THE REQUEST: Only the lines from the start up to and including the line containing "# Indicator disc" should be repeated, word for word.

DATA PROVIDED:
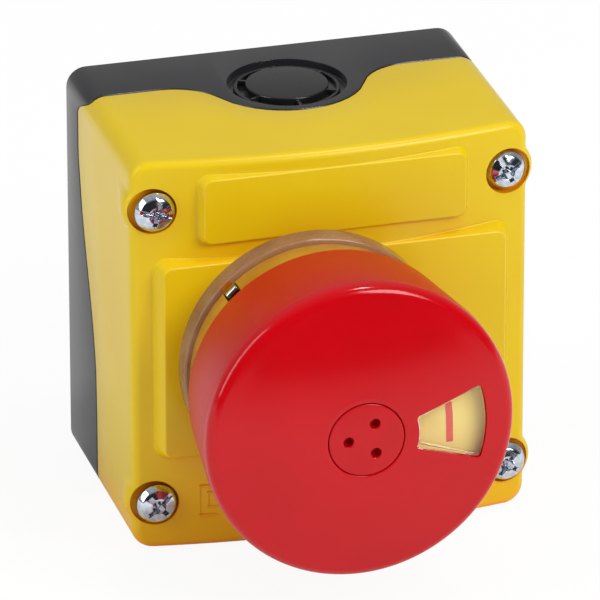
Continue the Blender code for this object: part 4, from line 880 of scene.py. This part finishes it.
plugFront = domeDepth(plug["radius"])
plugWide = plug["radius"] + plug["lap"]
plugRear = plugFront + plug["thick"]
plugBlank = lathe(softProfile([(0, plugFront - 0.03, 0), (plugWide, plugFront, 0.22),
                               (plugWide, plugFront + 0.5, 0), (plug["radius"], plugFront + 0.7, 0),
                               (plug["radius"], plugRear, 0), (0, plugRear, 0)], 5, False), 128, False)
plugHoles = []
for number in range(3):
    angle = math.radians(plug["start"] + 120 * number)
    wide, deep = plug["hole"], plugFront + plug["holeDeep"]
    profile = [(0, plugFront - 1), (wide + 0.12, plugFront - 1), (wide + 0.12, plugFront - 0.02),
               (wide, plugFront + 0.12), (wide, deep), (0, deep)]
    plugHoles.append(moveAll(lathe(profile, 32, False),
                             (plug["circle"] * math.cos(angle), 0, plug["circle"] * math.sin(angle))))
addPiece("head_plug", carved(plugBlank, plugHoles), buttonPlace, "plugRed", "head", "red_plastic",
         ["centre_plug"], 35)

pane = windowPlug(window["gap"], head["top"] + window["sunk"], domeDepth(window["outer"]) + window["thick"],
                  True)
addPiece("head_window", pane, buttonPlace, "windowClear", "head", "clear_plastic", ["window_lens"], 35)
print("head made")


# Indicator disc behind the window, with the bar for on and the ring for off

disc = {"inner": 8.8, "outer": 22.3, "thick": 1.0,
        "bar": (14.95, 16.1, 9.2), "barMiddle": 0.5, "barLean": -3.0,  # inner side, outer side and length
        "ringAngle": 58.0, "ring": (15.9, 1.5, 2.5)}  # distance out, inner and outer radius
discFront = domeDepth(head["radius"] - head["rimRounding"]) + head["front"] + 0.6
discRear = discFront + disc["thick"]
discProfile = softProfile([(disc["inner"], discFront, 0.2), (disc["outer"], discFront, 0.2),
                           (disc["outer"], discRear, 0), (disc["inner"], discRear, 0)], 3)
addPiece("indicator_face", lathe(discProfile, 128), buttonPlace, "discYellow", "indicator", "pale_yellow",
         ["indicator_disc"])
low, high, tall = disc["bar"]
bar = turnAll(brick((high - low, 0.08, tall), (0, discFront - 0.03, 0)), disc["barLean"])
moveAll(bar, ((low + high) / 2, 0, disc["barMiddle"]))
addPiece("mark_on", bar, buttonPlace, "markRed", "indicator", "red_plastic")
middle, inside, outside = disc["ring"]
off = moveAll(lathe([(inside, discFront - 0.07), (outside, discFront - 0.07), (outside, discFront + 0.02),
                     (inside, discFront + 0.02)], 48), (middle, 0, 0))
addPiece("mark_off", turnAll(off, -disc["ringAngle"]), buttonPlace, "markRed", "indicator", "red_plastic")
print("indicator made")


# Collar: clear ring, amber sleeve with its slot, pin

collar = {"radius": 23.1, "bore": 18.0, "rear": -0.6, "front": -4.6, "flutes": 90, "flute": 0.35}
sleeve = {"radius": 22.3, "wall": 1.3, "hole": 10.2, "rear": -4.9, "floor": -6.7, "front": -15.3,
          "slotAngle": 133.4, "slotWide": 3.0, "slotLong": 7.4, "slotRear": -5.3, "slotReach": 5.2}


def clearRing():
    # smooth outside, fluted behind, which gives the sparkle
    wide, bore, front, rear = (collar[key] for key in ("radius", "bore", "front", "rear"))
    profile = softProfile([(bore, front, 0.2), (wide, front, 0.5), (wide, rear, 0.2), (bore + 2.2, rear, 0.1),
                           (bore, rear - 1.6, 0.1)], 5)
    solid = lathe(profile, 2 * collar["flutes"])
    for vertex in solid.verts:
        radius = math.hypot(vertex.co.x, vertex.co.z)
        if radius < wide - 1 and vertex.co.y > front + 0.6:
            turn = math.atan2(vertex.co.z, vertex.co.x) * collar["flutes"]
            vertex.co.y -= collar["flute"] * (0.5 + 0.5 * math.cos(turn))
    return solid


addPiece("collar_ring", clearRing(), buttonPlace, "ringClear", "station", "clear_plastic", ["bezel_ring"], 40)

sleeveInner = sleeve["radius"] - sleeve["wall"]
sleeveProfile = softProfile([(sleeve["hole"], sleeve["floor"], 0), (sleeveInner, sleeve["floor"], 0.5),
                             (sleeveInner, sleeve["front"], 0.2), (sleeve["radius"], sleeve["front"], 0.3),
                             (sleeve["radius"], sleeve["rear"], 0.3), (sleeve["hole"], sleeve["rear"], 0)], 4)
slotTool = brick((sleeve["slotReach"], sleeve["slotLong"], sleeve["slotWide"]),
                 (sleeve["radius"], sleeve["slotRear"] - sleeve["slotLong"] / 2, 0))
turnAll(slotTool, -sleeve["slotAngle"])
addPiece("collar_sleeve_shell", carved(lathe(sleeveProfile, 160), [slotTool]), buttonPlace, "sleeveAmber",
         "station", "amber_plastic", ["collar_sleeve"])

pin = {"radius": 0.8, "length": 2.4, "depth": -6.2}
pinSolid = lathe(softProfile([(0, -pin["length"] / 2, 0), (pin["radius"], -pin["length"] / 2, 0.2),
                              (pin["radius"], pin["length"] / 2, 0.2), (0, pin["length"] / 2, 0)],
                             4, False), 32, False)
turnAll(pinSolid, 90, "X")
moveAll(pinSolid, (sleeve["radius"] - sleeve["wall"] / 2, pin["depth"], 0))
addPiece("latch_pin", turnAll(pinSolid, -sleeve["slotAngle"]), buttonPlace, "pinSteel", "station",
         "spring_steel", ["ring_pin"])

tab = {"angle": 134.0, "wide": 1.9, "inner": 21.6, "outer": 23.0, "front": -4.72, "rear": -3.9}
tabSolid = brick((tab["outer"] - tab["inner"], tab["rear"] - tab["front"], tab["wide"]),
                 ((tab["outer"] + tab["inner"]) / 2, (tab["rear"] + tab["front"]) / 2, 0))
addPiece("sleeve_tab", turnAll(tabSolid, -tab["angle"]), buttonPlace, "slotOrange", "station",
         "amber_plastic")
print("collar made")


# Everything inside keeps its solid and gets a finish

innerLooks = {
    "cover_gasket": "sealRubber", "panel_seal": "sealRubber", "operator_body": "bodyGrey",
    "fixing_nut": "innerBlack", "cam_ring": "camWhite", "spindle": "bodyGrey", "drive_plate": "innerBlack",
    "return_spring": "springSteel", "contact_housing": "bodyGrey", "contact_plunger": "camWhite",
    "contact_bridge": "contactBrass", "contact_spring": "springSteel", "fixed_terminal": "contactBrass",
    "terminal_screw": "screwZinc",
}
for name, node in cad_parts.items():
    for start, look in innerLooks.items():
        if name.startswith(start):
            node.data.materials.clear()
            node.data.materials.append(finishes[look])
print("inner finishes set")


# Floor, light and camera

studio = {
    "floor": shown(240, 240, 240), "floorCloud": shown(243, 243, 243), "paper": 0.92,  # share of plain white
    "table": shown(36, 35, 34), "tableFade": (-0.29, -0.13),  # the dark table and where it fades out
    "behind": 0.42, "before": 0.5, "above": 0.25,
    "glossBehind": 0.42, "glossBefore": 0.03,  # what gloss sees of the room
    "key": (0.48, -0.78, 0.65, 0.45, 0.45, 6.8), "top": (0.22, -0.2, 0.9, 0.11, 0.11, 1.5),
    "left": (-0.9, -0.15, 0.48, 0.3, 0.8, 3.6),  # place, size and power of the lamps
}


def studioFloor():
    solid = bmesh.new()
    bmesh.ops.create_grid(solid, x_segments=2, y_segments=2, size=3.0)
    bmesh.ops.translate(solid, vec=(0, 0, -0.0003), verts=solid.verts)
    floor = makeObject("studio_floor", solid)
    finish, tree, shader, place = newFinish("paperFloor")
    colour = blendColour(tree, speckle(tree, place, 2), studio["floor"], studio["floorCloud"])
    tree.links.new(colour, shader.inputs["Base Color"])
    shader.inputs["Roughness"].default_value = 0.9
    shader.inputs["Specular IOR Level"].default_value = 0.1
    plain = addNode(tree, "ShaderNodeEmission", Color=(1, 1, 1, 1), Strength=1.0)
    path = addNode(tree, "ShaderNodeLightPath")
    share = addNode(tree, "ShaderNodeMath", operation="MULTIPLY")
    share.inputs[1].default_value = studio["paper"]
    mix = addNode(tree, "ShaderNodeMixShader")
    tree.links.new(path.outputs["Is Camera Ray"], share.inputs[0])
    tree.links.new(share.outputs[0], mix.inputs[0])
    tree.links.new(shader.outputs[0], mix.inputs[1])
    tree.links.new(plain.outputs[0], mix.inputs[2])
    tree.links.new(mix.outputs[0], tree.nodes["Material Output"].inputs["Surface"])
    floor.data.materials.append(finish)


studioFloor()


def darkTable():
    # what gloss sees of the room beyond the white paper; it takes no part in the lighting
    solid = bmesh.new()
    bmesh.ops.create_grid(solid, x_segments=1, y_segments=1, size=1.5)
    bmesh.ops.translate(solid, vec=(0, -1.61, 0.001), verts=solid.verts)
    table = makeObject("dark_table", solid)
    finish, tree, shader, place = newFinish("darkTable")
    away = addNode(tree, "ShaderNodeSeparateXYZ")
    tree.links.new(place, away.inputs[0])
    share = spread(tree, away.outputs["Y"], 0, 1, *studio["tableFade"])
    tree.links.new(blendColour(tree, share, studio["table"], studio["floor"]), shader.inputs["Base Color"])
    shader.inputs["Roughness"].default_value = 1
    shader.inputs["Specular IOR Level"].default_value = 0
    table.data.materials.append(finish)
    for kind in ("camera", "diffuse", "transmission", "shadow"):
        setattr(table, "visible_" + kind, False)


darkTable()

world = bpy.data.worlds.new("studio")
bpy.context.scene.world = world
world.use_nodes = True
world.cycles.sampling_method = "NONE"
tree = world.node_tree
background = tree.nodes["Background"]
background.inputs["Color"].default_value = (1, 1, 1, 1)
direction = addNode(tree, "ShaderNodeSeparateXYZ")
tree.links.new(addNode(tree, "ShaderNodeTexCoord").outputs["Generated"], direction.inputs[0])
# the room is paler behind the object and overhead than behind the viewer
aroundLit = spread(tree, direction.outputs["Y"], studio["before"], studio["behind"], -0.5, 0.3)
aroundGloss = spread(tree, direction.outputs["Y"], studio["glossBefore"], studio["glossBehind"], -0.4, 0.4)
rays = addNode(tree, "ShaderNodeLightPath")
pick = addNode(tree, "ShaderNodeMix", data_type="FLOAT")
tree.links.new(rays.outputs["Is Glossy Ray"], pick.inputs[0])
tree.links.new(aroundLit, pick.inputs[2])
tree.links.new(aroundGloss, pick.inputs[3])
overhead = spread(tree, direction.outputs["Z"], 0, studio["above"], 0.5, 0.9)
room = combine(tree, "ADD", pick.outputs[0], overhead)
white = combine(tree, "MAXIMUM", rays.outputs["Is Camera Ray"], rays.outputs["Is Transmission Ray"])
tree.links.new(combine(tree, "MAXIMUM", room, white), background.inputs["Strength"])


def softLamp(name, place, target, size, power):
    lamp = bpy.data.lights.new(name, "AREA")
    lamp.shape = "RECTANGLE"
    lamp.size, lamp.size_y = size
    lamp.energy = power
    holder = bpy.data.objects.new(name, lamp)
    bpy.context.scene.collection.objects.link(holder)
    holder.location = place
    holder.rotation_euler = (Vector(target) - Vector(place)).to_track_quat("-Z", "Y").to_euler()


for name in ("key", "top", "left"):
    x, y, z, wide, high, power = studio[name]
    softLamp("lamp_" + name, (x, y, z), (0, -0.01, 0.036), (wide, high), power)

view = {"place": (-0.35608, -1.24795, 0.63072), "yaw": 0.2743512612, "pitch": 0.4256436442,
        "roll": -0.0011193719, "lens": 495.248867}
forward = Vector((math.sin(view["yaw"]) * math.cos(view["pitch"]),
                  math.cos(view["yaw"]) * math.cos(view["pitch"]), -math.sin(view["pitch"])))
sideways = forward.cross(Vector((0, 0, 1))).normalized()
upright = sideways.cross(forward)
across = math.cos(view["roll"]) * sideways + math.sin(view["roll"]) * upright
upward = -math.sin(view["roll"]) * sideways + math.cos(view["roll"]) * upright
optics = bpy.data.cameras.new("camera")
optics.sensor_width = 36
optics.lens = view["lens"]
optics.clip_start, optics.clip_end = 0.01, 20
camera = bpy.data.objects.new("camera", optics)
bpy.context.scene.collection.objects.link(camera)
camera.matrix_world = Matrix.Translation(view["place"]) @ Matrix(
    (across, upward, -forward)).transposed().to_4x4()
bpy.context.scene.camera = camera
bpy.context.scene.view_settings.view_transform = "Standard"
print("camera set")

RESPONSE TO THIS EXERCISE:
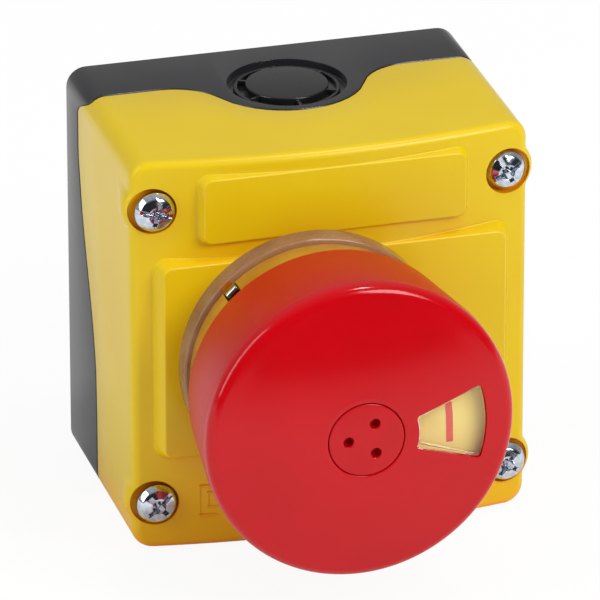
Continue the Blender code for this object: part 4, from line 880 of scene.py. This part finishes it.
plugFront = domeDepth(plug["radius"])
plugWide = plug["radius"] + plug["lap"]
plugRear = plugFront + plug["thick"]
plugBlank = lathe(softProfile([(0, plugFront - 0.03, 0), (plugWide, plugFront, 0.22),
                               (plugWide, plugFront + 0.5, 0), (plug["radius"], plugFront + 0.7, 0),
                               (plug["radius"], plugRear, 0), (0, plugRear, 0)], 5, False), 128, False)
plugHoles = []
for number in range(3):
    angle = math.radians(plug["start"] + 120 * number)
    wide, deep = plug["hole"], plugFront + plug["holeDeep"]
    profile = [(0, plugFront - 1), (wide + 0.12, plugFront - 1), (wide + 0.12, plugFront - 0.02),
               (wide, plugFront + 0.12), (wide, deep), (0, deep)]
    plugHoles.append(moveAll(lathe(profile, 32, False),
                             (plug["circle"] * math.cos(angle), 0, plug["circle"] * math.sin(angle))))
addPiece("head_plug", carved(plugBlank, plugHoles), buttonPlace, "plugRed", "head", "red_plastic",
         ["centre_plug"], 35)

pane = windowPlug(window["gap"], head["top"] + window["sunk"], domeDepth(window["outer"]) + window["thick"],
                  True)
addPiece("head_window", pane, buttonPlace, "windowClear", "head", "clear_plastic", ["window_lens"], 35)
print("head made")


# Indicator disc behind the window, with the bar for on and the ring for off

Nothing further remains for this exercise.